## EXERCISE TASK
Print the lines beginning with the one that contains "const dog = new THREE.Group();" and ending with the one that contains "random = np.random.default_rng(11)", exactly, both included, and no other lines.

## RECORD EXTRACTS
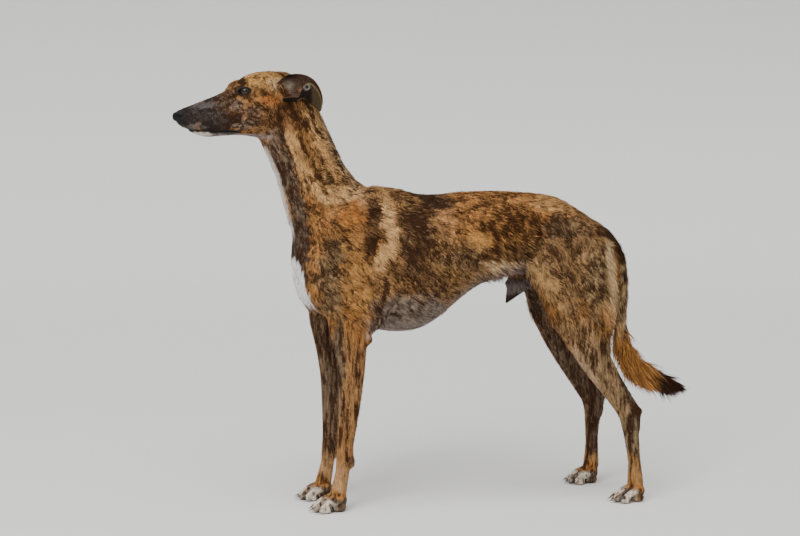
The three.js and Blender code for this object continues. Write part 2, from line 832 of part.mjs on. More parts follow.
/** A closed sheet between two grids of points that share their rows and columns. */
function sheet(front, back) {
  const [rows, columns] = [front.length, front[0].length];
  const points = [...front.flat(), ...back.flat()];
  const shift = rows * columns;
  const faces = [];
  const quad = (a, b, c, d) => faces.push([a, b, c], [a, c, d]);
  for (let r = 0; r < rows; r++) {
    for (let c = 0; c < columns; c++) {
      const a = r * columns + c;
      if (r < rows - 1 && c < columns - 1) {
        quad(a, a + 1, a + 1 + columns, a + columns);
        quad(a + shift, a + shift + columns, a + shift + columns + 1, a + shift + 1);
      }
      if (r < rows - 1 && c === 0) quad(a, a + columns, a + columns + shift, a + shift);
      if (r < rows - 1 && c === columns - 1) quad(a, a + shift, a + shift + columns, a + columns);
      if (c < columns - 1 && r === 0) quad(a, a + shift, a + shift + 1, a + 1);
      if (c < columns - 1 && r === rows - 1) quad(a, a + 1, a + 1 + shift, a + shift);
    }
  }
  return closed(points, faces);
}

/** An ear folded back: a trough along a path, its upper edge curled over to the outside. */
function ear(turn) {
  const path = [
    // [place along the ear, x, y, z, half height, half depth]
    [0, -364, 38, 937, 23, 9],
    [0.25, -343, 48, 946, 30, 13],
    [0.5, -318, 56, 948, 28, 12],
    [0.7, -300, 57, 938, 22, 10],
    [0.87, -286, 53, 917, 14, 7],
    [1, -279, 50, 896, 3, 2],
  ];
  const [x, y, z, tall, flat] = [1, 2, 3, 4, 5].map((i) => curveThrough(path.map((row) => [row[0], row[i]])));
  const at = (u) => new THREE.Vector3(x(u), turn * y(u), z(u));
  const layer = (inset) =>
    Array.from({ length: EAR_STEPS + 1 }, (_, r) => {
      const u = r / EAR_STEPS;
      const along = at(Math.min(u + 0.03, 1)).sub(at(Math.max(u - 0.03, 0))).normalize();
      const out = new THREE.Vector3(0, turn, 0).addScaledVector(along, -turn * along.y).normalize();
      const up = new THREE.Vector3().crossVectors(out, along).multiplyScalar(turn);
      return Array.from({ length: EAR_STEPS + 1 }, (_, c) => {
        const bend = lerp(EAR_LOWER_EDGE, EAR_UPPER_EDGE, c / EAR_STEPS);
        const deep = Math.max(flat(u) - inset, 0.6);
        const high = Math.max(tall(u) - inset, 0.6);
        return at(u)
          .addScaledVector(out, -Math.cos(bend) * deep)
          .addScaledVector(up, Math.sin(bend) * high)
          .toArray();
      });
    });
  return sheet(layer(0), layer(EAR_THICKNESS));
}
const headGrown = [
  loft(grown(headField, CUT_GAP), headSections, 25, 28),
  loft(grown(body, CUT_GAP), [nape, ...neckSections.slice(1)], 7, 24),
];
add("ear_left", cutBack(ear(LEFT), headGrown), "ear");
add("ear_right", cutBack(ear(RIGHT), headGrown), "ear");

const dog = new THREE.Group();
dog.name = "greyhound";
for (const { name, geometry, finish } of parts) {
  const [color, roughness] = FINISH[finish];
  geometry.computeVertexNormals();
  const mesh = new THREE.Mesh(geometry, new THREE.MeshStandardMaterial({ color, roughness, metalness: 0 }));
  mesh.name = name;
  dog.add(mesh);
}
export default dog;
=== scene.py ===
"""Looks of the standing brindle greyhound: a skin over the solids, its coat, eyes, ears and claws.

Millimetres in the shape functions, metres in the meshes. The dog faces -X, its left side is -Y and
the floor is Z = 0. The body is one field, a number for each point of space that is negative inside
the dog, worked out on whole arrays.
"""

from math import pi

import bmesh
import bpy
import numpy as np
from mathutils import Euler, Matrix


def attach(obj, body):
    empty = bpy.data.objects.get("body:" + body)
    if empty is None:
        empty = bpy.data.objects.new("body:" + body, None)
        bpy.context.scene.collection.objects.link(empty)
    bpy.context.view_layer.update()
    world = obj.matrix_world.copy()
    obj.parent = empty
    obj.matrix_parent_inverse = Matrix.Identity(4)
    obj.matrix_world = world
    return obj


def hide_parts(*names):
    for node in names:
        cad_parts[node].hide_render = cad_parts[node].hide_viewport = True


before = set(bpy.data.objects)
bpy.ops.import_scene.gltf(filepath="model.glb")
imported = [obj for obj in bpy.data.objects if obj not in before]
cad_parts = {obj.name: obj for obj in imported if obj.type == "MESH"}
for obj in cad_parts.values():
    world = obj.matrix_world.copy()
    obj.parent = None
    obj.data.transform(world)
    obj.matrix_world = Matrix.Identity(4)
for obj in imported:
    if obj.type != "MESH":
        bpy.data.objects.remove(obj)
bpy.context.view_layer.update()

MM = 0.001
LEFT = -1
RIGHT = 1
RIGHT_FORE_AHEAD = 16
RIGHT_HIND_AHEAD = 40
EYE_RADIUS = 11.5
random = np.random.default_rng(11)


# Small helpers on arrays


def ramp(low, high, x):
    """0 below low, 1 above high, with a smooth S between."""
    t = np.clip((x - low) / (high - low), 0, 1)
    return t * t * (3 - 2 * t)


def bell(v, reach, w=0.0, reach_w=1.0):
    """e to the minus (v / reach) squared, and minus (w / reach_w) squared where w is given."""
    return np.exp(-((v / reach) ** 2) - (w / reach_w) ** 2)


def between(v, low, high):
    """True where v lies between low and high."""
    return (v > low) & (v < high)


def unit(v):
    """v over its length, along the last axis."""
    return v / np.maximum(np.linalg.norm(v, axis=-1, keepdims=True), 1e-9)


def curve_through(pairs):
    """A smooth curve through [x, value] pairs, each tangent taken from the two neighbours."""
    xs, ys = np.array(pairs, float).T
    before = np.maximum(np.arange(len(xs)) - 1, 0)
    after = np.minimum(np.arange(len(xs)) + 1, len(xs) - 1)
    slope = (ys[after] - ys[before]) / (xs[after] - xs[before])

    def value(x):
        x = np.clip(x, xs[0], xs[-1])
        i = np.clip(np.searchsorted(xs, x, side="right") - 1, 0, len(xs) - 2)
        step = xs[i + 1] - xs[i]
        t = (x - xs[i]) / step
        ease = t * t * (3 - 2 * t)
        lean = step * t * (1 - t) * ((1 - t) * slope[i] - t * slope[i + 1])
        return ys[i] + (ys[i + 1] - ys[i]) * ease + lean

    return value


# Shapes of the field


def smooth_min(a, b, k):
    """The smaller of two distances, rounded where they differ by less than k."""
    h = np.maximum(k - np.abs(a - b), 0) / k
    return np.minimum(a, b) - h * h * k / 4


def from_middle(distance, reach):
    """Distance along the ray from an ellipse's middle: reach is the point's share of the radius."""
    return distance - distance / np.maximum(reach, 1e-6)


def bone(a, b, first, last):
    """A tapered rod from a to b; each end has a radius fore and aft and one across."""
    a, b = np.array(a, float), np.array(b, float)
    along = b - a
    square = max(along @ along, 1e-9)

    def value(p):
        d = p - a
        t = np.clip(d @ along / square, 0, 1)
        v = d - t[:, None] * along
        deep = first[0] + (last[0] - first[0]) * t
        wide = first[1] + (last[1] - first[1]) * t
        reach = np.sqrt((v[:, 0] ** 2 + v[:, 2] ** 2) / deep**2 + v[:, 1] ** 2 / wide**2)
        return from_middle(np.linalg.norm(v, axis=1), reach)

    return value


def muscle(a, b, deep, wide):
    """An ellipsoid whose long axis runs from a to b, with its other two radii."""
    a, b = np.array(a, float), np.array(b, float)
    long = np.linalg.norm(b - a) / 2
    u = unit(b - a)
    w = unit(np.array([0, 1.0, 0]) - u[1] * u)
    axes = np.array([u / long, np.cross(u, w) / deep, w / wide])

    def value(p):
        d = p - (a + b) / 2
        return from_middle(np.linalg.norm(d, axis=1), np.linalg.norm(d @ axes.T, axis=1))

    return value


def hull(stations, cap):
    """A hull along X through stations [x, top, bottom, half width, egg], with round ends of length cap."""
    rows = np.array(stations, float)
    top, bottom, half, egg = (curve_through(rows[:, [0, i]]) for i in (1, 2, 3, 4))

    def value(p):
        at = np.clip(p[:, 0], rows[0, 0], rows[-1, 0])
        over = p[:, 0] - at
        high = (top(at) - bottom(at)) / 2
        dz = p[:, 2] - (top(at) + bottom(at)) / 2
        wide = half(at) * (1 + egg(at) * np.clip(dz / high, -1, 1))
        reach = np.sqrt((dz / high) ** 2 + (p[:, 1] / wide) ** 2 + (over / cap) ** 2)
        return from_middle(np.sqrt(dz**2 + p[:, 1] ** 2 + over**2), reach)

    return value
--
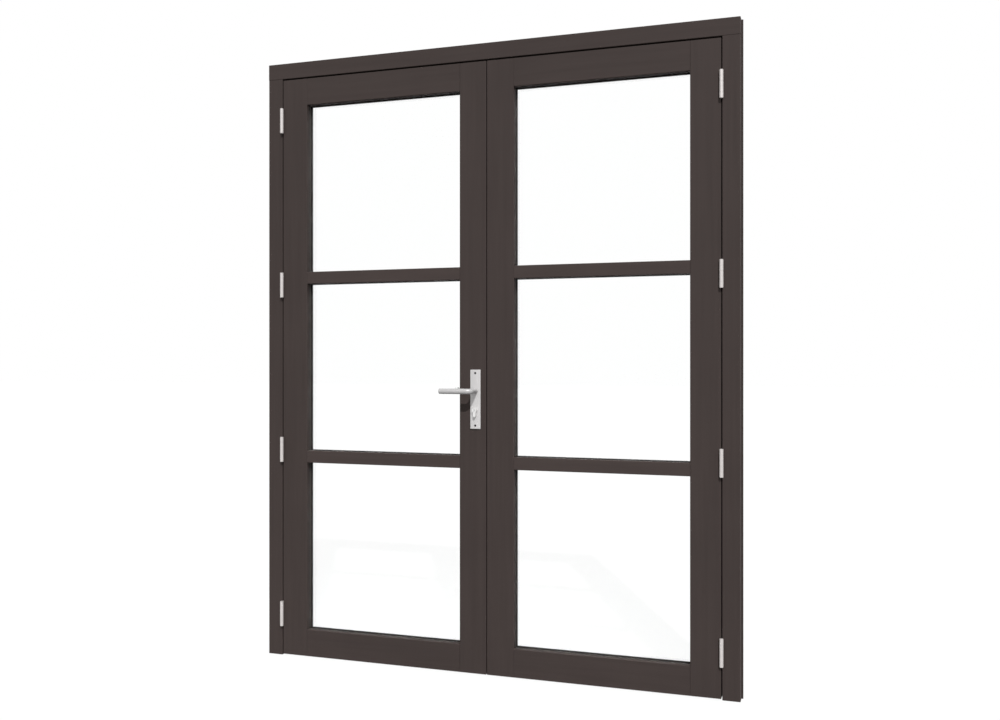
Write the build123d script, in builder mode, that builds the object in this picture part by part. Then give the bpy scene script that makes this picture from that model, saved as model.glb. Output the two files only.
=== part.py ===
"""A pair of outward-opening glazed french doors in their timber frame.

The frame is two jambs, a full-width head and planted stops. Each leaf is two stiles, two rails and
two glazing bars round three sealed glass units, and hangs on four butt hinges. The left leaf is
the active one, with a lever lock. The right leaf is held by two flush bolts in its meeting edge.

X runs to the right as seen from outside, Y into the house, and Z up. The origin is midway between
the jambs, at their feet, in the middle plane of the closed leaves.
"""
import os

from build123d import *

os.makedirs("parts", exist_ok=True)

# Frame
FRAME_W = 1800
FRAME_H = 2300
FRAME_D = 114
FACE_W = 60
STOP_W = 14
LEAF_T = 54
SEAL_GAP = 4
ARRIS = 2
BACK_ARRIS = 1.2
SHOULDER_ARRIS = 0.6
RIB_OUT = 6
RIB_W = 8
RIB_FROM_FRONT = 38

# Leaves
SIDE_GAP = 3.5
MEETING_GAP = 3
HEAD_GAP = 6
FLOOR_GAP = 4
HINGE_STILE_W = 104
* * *
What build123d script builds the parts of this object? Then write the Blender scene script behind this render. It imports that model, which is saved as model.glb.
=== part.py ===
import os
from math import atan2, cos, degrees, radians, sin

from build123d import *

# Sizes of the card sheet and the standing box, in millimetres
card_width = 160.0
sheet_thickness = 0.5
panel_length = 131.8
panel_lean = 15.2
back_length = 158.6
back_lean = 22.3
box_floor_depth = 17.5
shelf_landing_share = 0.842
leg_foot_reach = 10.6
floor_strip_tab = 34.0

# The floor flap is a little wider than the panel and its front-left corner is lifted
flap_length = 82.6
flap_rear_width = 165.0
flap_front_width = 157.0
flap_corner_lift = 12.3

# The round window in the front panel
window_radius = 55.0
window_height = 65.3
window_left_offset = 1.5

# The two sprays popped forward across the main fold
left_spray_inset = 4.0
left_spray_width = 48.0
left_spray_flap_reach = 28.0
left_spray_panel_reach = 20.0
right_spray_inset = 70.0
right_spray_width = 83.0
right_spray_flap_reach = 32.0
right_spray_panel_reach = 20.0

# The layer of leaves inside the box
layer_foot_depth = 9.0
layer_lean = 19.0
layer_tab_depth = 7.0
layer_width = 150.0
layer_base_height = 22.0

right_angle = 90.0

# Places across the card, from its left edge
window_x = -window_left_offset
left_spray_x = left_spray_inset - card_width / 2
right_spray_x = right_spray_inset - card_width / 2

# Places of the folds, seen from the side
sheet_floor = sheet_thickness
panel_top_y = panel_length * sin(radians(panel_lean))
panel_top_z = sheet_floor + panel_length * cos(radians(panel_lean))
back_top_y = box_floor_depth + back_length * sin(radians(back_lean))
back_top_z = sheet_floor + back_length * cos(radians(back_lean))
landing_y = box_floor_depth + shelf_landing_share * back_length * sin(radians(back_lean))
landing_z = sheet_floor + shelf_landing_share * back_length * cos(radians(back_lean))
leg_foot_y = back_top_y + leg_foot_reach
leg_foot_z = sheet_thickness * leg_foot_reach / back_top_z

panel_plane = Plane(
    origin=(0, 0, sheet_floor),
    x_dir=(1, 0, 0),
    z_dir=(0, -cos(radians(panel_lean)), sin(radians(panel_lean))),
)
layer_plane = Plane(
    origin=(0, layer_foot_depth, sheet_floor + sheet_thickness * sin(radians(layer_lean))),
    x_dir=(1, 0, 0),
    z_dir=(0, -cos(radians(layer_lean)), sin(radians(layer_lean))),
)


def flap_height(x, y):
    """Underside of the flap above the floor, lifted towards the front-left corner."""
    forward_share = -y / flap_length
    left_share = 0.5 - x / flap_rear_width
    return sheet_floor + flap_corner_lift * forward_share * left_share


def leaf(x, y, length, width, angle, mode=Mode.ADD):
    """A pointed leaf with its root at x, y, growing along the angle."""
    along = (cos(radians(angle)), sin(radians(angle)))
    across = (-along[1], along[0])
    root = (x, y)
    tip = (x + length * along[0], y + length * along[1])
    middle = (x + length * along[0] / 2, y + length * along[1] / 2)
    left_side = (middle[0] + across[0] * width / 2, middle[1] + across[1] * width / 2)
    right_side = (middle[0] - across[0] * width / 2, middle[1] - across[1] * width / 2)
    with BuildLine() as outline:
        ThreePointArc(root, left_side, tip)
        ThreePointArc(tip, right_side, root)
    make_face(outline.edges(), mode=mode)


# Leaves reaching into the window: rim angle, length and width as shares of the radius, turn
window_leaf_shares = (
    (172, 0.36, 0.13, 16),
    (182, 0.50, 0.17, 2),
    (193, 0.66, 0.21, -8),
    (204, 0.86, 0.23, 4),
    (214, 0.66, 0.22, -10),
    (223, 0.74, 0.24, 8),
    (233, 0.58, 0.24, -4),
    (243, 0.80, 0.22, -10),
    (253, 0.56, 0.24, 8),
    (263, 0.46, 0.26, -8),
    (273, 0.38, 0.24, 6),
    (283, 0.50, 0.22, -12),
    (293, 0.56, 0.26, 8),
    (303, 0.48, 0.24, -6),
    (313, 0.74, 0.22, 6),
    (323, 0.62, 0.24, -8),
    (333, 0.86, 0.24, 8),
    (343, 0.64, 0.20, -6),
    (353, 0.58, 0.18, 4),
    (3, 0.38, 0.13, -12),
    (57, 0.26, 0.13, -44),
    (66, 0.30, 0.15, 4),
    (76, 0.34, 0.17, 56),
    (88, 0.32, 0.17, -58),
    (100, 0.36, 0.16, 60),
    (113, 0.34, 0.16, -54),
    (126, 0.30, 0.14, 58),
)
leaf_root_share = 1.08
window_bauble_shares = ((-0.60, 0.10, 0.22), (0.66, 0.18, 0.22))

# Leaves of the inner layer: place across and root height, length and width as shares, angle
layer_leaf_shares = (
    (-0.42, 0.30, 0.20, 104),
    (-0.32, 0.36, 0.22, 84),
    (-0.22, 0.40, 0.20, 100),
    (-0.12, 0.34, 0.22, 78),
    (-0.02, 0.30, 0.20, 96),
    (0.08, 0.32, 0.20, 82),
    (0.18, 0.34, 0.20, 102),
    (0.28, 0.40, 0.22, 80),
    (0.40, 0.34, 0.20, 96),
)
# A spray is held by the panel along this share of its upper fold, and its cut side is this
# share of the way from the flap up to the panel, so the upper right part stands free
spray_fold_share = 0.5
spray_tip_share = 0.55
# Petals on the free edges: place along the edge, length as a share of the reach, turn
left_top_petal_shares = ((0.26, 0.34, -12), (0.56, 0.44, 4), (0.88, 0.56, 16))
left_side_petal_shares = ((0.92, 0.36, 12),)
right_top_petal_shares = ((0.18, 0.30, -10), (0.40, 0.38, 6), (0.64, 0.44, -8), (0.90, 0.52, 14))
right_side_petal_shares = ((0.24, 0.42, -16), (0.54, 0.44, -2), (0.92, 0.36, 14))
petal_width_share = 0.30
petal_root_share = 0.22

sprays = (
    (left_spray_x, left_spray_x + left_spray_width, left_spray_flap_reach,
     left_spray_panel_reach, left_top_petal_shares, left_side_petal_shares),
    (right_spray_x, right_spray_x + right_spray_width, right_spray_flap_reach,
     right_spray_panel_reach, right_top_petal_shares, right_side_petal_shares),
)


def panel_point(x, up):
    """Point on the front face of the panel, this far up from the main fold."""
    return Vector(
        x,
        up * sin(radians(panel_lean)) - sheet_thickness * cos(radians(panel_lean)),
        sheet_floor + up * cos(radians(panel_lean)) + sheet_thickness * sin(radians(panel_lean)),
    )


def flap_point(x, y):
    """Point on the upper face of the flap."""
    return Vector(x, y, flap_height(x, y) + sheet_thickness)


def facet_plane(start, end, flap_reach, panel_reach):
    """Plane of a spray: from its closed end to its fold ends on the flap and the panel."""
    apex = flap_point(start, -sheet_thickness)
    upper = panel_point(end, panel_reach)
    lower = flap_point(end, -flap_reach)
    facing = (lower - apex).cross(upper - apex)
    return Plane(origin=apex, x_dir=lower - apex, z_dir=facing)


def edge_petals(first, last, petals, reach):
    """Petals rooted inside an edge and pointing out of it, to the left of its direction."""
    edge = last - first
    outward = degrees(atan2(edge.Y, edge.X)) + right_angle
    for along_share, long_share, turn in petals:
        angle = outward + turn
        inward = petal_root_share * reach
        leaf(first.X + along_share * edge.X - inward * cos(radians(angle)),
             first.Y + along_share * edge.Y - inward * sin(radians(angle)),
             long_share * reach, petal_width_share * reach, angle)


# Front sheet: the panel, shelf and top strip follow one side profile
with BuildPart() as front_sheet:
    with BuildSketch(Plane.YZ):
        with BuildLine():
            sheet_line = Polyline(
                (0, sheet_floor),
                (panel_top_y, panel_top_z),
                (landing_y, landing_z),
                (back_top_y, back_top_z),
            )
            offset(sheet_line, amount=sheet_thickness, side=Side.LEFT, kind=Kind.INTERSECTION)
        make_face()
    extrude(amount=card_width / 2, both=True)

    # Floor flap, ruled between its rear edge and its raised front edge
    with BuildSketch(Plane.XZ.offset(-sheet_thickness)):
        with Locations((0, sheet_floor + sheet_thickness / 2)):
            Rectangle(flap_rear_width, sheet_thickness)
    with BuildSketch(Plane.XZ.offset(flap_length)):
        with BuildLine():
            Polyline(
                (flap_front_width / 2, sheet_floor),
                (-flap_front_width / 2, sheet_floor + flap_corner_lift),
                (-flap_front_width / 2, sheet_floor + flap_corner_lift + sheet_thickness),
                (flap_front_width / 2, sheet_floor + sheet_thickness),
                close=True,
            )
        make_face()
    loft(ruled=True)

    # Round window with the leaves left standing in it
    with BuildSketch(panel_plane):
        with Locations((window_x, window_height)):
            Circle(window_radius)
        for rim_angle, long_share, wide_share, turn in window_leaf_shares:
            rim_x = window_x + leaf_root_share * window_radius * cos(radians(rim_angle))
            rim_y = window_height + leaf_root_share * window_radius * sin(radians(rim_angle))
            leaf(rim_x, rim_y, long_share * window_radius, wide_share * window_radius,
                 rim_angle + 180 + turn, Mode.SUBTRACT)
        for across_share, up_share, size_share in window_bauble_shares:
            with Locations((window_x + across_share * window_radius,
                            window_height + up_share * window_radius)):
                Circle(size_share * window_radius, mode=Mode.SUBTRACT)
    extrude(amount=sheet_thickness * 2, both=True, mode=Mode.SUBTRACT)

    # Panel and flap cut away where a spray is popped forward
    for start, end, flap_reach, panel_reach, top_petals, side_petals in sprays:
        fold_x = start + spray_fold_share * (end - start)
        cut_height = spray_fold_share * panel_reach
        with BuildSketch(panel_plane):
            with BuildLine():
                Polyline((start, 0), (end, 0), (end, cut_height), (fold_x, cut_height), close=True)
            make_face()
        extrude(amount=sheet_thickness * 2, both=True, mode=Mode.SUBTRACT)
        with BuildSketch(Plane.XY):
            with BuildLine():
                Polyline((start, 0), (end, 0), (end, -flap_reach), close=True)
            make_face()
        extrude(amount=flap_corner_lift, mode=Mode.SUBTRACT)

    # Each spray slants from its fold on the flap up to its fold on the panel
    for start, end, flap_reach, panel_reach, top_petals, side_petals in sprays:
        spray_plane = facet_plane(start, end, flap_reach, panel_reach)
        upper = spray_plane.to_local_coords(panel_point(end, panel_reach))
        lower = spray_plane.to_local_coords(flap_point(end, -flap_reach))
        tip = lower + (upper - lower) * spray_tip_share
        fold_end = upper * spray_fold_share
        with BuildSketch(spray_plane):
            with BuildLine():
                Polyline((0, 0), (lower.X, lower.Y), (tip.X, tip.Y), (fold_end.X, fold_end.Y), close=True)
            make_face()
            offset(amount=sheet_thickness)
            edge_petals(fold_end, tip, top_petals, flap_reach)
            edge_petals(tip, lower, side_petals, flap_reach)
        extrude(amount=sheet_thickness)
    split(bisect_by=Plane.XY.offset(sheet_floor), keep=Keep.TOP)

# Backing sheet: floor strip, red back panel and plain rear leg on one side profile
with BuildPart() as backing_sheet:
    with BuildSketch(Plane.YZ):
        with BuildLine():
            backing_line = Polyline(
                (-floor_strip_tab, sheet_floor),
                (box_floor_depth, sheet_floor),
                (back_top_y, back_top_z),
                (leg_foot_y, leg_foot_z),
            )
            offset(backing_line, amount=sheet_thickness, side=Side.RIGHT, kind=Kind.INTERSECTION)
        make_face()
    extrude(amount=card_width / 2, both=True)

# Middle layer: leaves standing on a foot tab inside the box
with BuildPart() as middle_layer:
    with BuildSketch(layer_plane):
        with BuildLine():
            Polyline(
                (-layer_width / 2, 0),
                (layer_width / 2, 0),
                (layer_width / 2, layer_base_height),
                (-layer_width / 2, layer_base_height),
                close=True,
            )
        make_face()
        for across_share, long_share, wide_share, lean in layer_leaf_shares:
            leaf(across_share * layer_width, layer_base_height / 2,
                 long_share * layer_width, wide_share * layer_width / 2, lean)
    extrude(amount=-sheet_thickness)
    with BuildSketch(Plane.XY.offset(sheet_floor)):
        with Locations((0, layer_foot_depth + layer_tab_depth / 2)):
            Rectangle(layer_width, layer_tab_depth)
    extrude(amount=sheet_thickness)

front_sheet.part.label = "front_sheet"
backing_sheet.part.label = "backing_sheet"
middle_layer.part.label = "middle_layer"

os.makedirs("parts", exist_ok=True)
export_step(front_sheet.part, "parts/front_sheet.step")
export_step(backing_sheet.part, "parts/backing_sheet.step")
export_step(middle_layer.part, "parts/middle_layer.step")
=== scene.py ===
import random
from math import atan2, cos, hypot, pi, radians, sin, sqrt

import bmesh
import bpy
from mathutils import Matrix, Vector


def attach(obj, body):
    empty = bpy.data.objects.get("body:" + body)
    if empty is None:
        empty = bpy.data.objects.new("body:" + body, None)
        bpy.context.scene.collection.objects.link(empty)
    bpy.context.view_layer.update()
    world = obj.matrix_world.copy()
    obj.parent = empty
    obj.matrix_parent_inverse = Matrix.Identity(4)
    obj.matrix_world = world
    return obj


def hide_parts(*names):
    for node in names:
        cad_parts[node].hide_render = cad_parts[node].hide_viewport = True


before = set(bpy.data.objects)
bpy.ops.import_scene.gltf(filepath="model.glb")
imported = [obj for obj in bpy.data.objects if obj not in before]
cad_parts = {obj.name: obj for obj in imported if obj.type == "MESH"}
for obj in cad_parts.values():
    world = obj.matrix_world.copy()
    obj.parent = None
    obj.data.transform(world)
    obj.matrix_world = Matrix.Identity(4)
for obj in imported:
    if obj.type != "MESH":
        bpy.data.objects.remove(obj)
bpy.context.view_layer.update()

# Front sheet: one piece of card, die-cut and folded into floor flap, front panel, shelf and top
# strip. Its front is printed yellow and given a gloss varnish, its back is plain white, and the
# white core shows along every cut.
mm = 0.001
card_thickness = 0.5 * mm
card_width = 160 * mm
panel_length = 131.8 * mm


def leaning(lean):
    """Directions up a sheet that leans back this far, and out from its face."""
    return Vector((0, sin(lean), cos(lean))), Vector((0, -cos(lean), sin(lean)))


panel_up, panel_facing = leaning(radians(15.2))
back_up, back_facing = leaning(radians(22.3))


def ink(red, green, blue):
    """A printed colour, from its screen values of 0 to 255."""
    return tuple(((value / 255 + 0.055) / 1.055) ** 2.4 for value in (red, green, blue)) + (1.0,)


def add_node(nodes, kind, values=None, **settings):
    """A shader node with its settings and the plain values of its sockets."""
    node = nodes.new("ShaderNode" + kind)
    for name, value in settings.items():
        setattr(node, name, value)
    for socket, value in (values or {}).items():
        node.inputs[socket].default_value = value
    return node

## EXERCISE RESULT
const dog = new THREE.Group();
dog.name = "greyhound";
for (const { name, geometry, finish } of parts) {
  const [color, roughness] = FINISH[finish];
  geometry.computeVertexNormals();
  const mesh = new THREE.Mesh(geometry, new THREE.MeshStandardMaterial({ color, roughness, metalness: 0 }));
  mesh.name = name;
  dog.add(mesh);
}
export default dog;
=== scene.py ===
"""Looks of the standing brindle greyhound: a skin over the solids, its coat, eyes, ears and claws.

Millimetres in the shape functions, metres in the meshes. The dog faces -X, its left side is -Y and
the floor is Z = 0. The body is one field, a number for each point of space that is negative inside
the dog, worked out on whole arrays.
"""

from math import pi

import bmesh
import bpy
import numpy as np
from mathutils import Euler, Matrix


def attach(obj, body):
    empty = bpy.data.objects.get("body:" + body)
    if empty is None:
        empty = bpy.data.objects.new("body:" + body, None)
        bpy.context.scene.collection.objects.link(empty)
    bpy.context.view_layer.update()
    world = obj.matrix_world.copy()
    obj.parent = empty
    obj.matrix_parent_inverse = Matrix.Identity(4)
    obj.matrix_world = world
    return obj


def hide_parts(*names):
    for node in names:
        cad_parts[node].hide_render = cad_parts[node].hide_viewport = True


before = set(bpy.data.objects)
bpy.ops.import_scene.gltf(filepath="model.glb")
imported = [obj for obj in bpy.data.objects if obj not in before]
cad_parts = {obj.name: obj for obj in imported if obj.type == "MESH"}
for obj in cad_parts.values():
    world = obj.matrix_world.copy()
    obj.parent = None
    obj.data.transform(world)
    obj.matrix_world = Matrix.Identity(4)
for obj in imported:
    if obj.type != "MESH":
        bpy.data.objects.remove(obj)
bpy.context.view_layer.update()

MM = 0.001
LEFT = -1
RIGHT = 1
RIGHT_FORE_AHEAD = 16
RIGHT_HIND_AHEAD = 40
EYE_RADIUS = 11.5
random = np.random.default_rng(11)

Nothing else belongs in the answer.